• _Stated goal_:
Read the data and repeat it in full, exactly.
━━━ Material ━━━
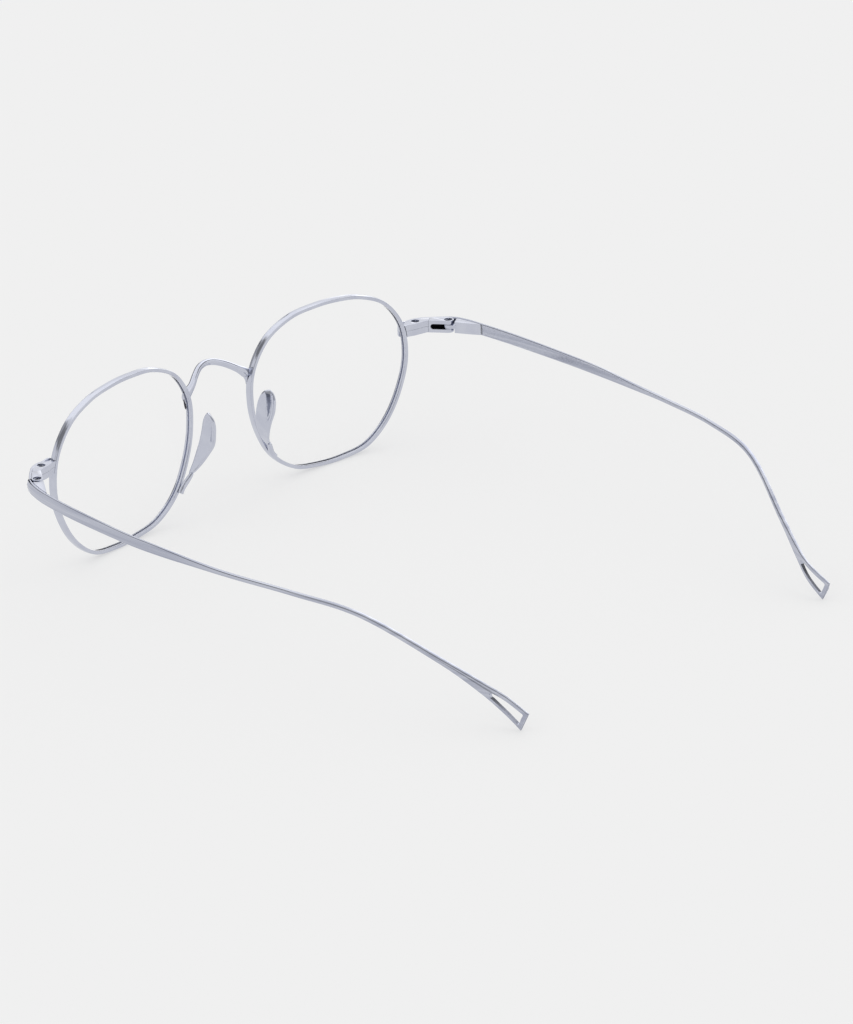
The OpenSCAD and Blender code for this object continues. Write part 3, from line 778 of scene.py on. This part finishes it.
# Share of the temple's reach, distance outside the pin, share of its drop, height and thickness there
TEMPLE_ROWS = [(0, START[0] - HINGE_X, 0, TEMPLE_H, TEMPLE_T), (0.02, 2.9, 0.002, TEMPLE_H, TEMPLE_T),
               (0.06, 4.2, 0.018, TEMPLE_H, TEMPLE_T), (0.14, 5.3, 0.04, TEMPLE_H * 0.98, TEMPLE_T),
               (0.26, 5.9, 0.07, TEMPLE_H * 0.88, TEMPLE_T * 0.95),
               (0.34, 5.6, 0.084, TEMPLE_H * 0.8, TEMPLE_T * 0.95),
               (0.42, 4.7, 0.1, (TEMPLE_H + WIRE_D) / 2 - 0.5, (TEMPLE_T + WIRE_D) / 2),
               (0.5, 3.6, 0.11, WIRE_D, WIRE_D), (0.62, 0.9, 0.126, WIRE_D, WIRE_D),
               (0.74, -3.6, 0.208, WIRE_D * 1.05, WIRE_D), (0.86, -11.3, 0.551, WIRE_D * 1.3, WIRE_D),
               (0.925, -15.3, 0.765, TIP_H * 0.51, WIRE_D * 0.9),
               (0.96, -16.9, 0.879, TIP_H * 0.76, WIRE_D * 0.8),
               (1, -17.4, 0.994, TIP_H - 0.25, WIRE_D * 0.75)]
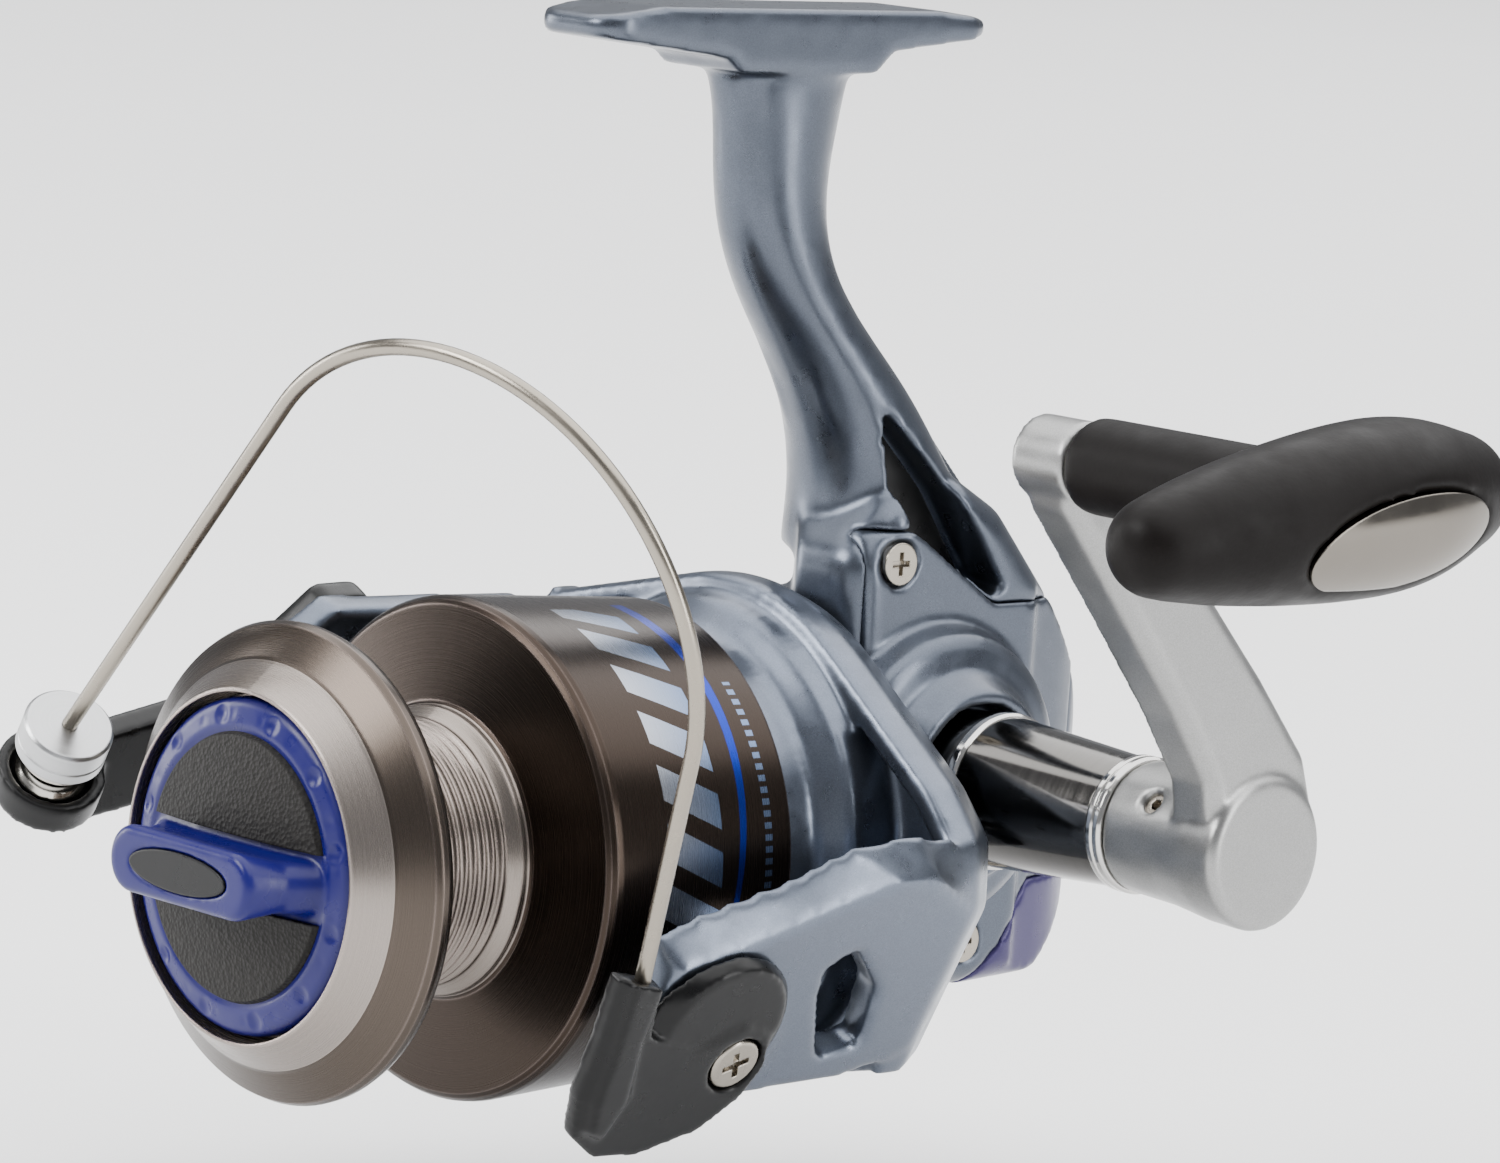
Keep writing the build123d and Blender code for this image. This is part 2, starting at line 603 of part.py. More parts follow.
━━━
• _Answer to the task_:
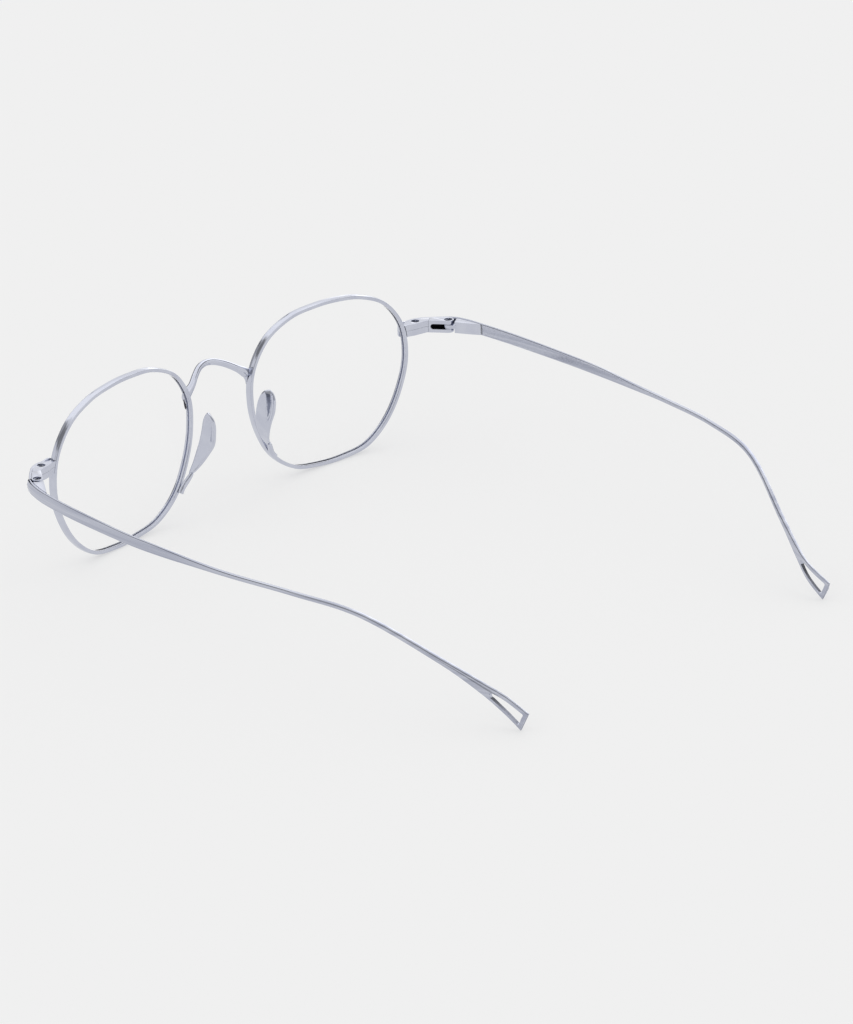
The OpenSCAD and Blender code for this object continues. Write part 3, from line 778 of scene.py on. This part finishes it.
# Share of the temple's reach, distance outside the pin, share of its drop, height and thickness there
TEMPLE_ROWS = [(0, START[0] - HINGE_X, 0, TEMPLE_H, TEMPLE_T), (0.02, 2.9, 0.002, TEMPLE_H, TEMPLE_T),
               (0.06, 4.2, 0.018, TEMPLE_H, TEMPLE_T), (0.14, 5.3, 0.04, TEMPLE_H * 0.98, TEMPLE_T),
               (0.26, 5.9, 0.07, TEMPLE_H * 0.88, TEMPLE_T * 0.95),
               (0.34, 5.6, 0.084, TEMPLE_H * 0.8, TEMPLE_T * 0.95),
               (0.42, 4.7, 0.1, (TEMPLE_H + WIRE_D) / 2 - 0.5, (TEMPLE_T + WIRE_D) / 2),
               (0.5, 3.6, 0.11, WIRE_D, WIRE_D), (0.62, 0.9, 0.126, WIRE_D, WIRE_D),
               (0.74, -3.6, 0.208, WIRE_D * 1.05, WIRE_D), (0.86, -11.3, 0.551, WIRE_D * 1.3, WIRE_D),
               (0.925, -15.3, 0.765, TIP_H * 0.51, WIRE_D * 0.9),
               (0.96, -16.9, 0.879, TIP_H * 0.76, WIRE_D * 0.8),
               (1, -17.4, 0.994, TIP_H - 0.25, WIRE_D * 0.75)]
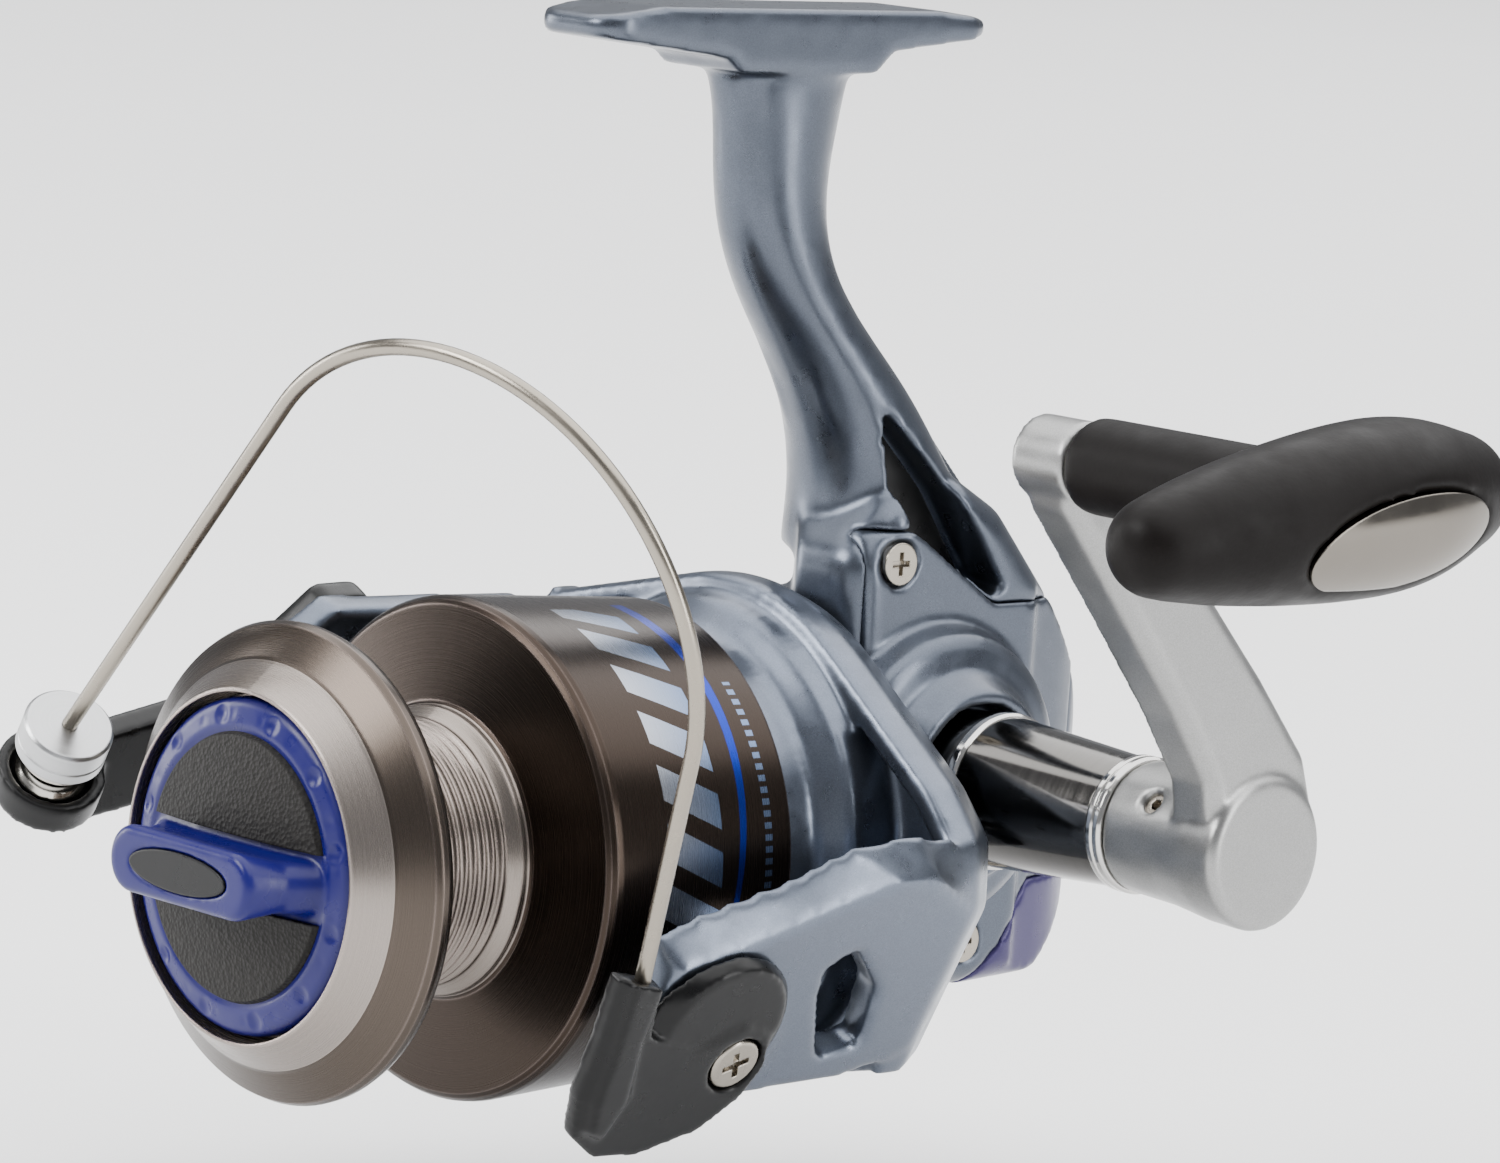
Keep writing the build123d and Blender code for this image. This is part 2, starting at line 603 of part.py. More parts follow.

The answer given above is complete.